The Association of Zoos and Aquariums (AZA) is miffed about the Toronto Zoo and the Toronto City Council making the wise and humane decision to send their three elephants, Thika, Iringa and Toka, to a sanctuary in California. So the AZA has retaliated by pulling the accreditation of the Toronto Zoo.

What’s their rationale? Very simply, the sanctuary where the elephants are going isn’t a zoo, and the therefore the AZA doesn’t control it and refuses to recognize it.
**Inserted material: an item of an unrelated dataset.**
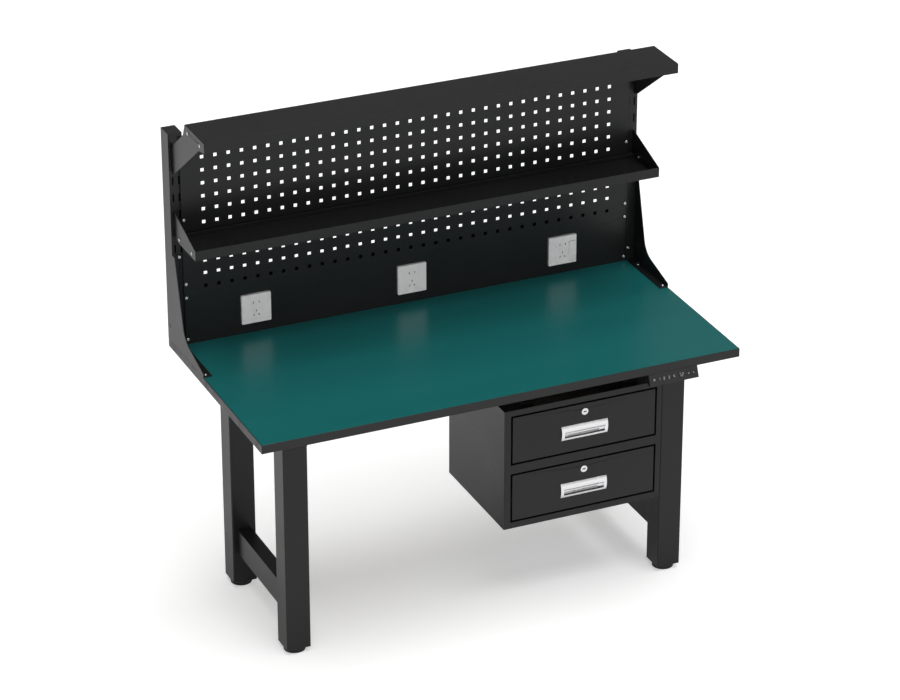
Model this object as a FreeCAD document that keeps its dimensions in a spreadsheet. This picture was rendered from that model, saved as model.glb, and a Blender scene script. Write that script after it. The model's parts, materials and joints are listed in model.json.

The Performing Animals Welfare Society (PAWS) sanctuary, near Sacramento, is among the world’s top elephant sanctuaries – and, indeed, a far better way for people to see elephants than going to a zoo.

But the AZA, for political reasons, doesn’t want people seeing zoo animals going anywhere that isn’t a zoo, anywhere that the AZA can’t control, and anywhere that might give the impression that there are better places for animals than zoos.

Councilor Michelle Berardinetti, who led the motion at the Toronto city council calling for the move to PAWS, said: “The reality is what we’re seeing here is the bully (the AZA) that’s trying to tell us what to do, and tell the taxpayers and residents of Toronto what to do, with our elephants. The other issue is why are they doing it right now? They just happen to be doing it when we’re getting ready to move the elephants.”

Elephants at the PAWS sanctuary

The AZA has admitted that its decision to punish the Toronto Zoo has nothing to do with the care of the animals, and that it is, rather, a “management” decision.

A staff report to the zoo board last year warned that, without proper certification, the Toronto Zoo would be unable to maintain its animal collection, since zoos regularly lend animals to each other under a program managed by the AZA. But zoo chief executive officer John Tracogna said it will be “business as usual” for most of the zoo’s activities.

“Toronto Zoo has an excellent reputation,” Berardinetti added. “It is an excellent facility and it does not have to rely on foreign accreditation.”

Canada’s CBC radio talked with city Councilor Glenn De Baeremaeker, who sits on the zoo council. De Baeremaeker poured scorn on the AZA’s decision, saying that moving the elephants was the right and humane thing to do. He added that, rather than trying to hurt the Toronto Zoo, the AZA should look to its own policies, which include supporting the cruel use of bullhooks to control elephants.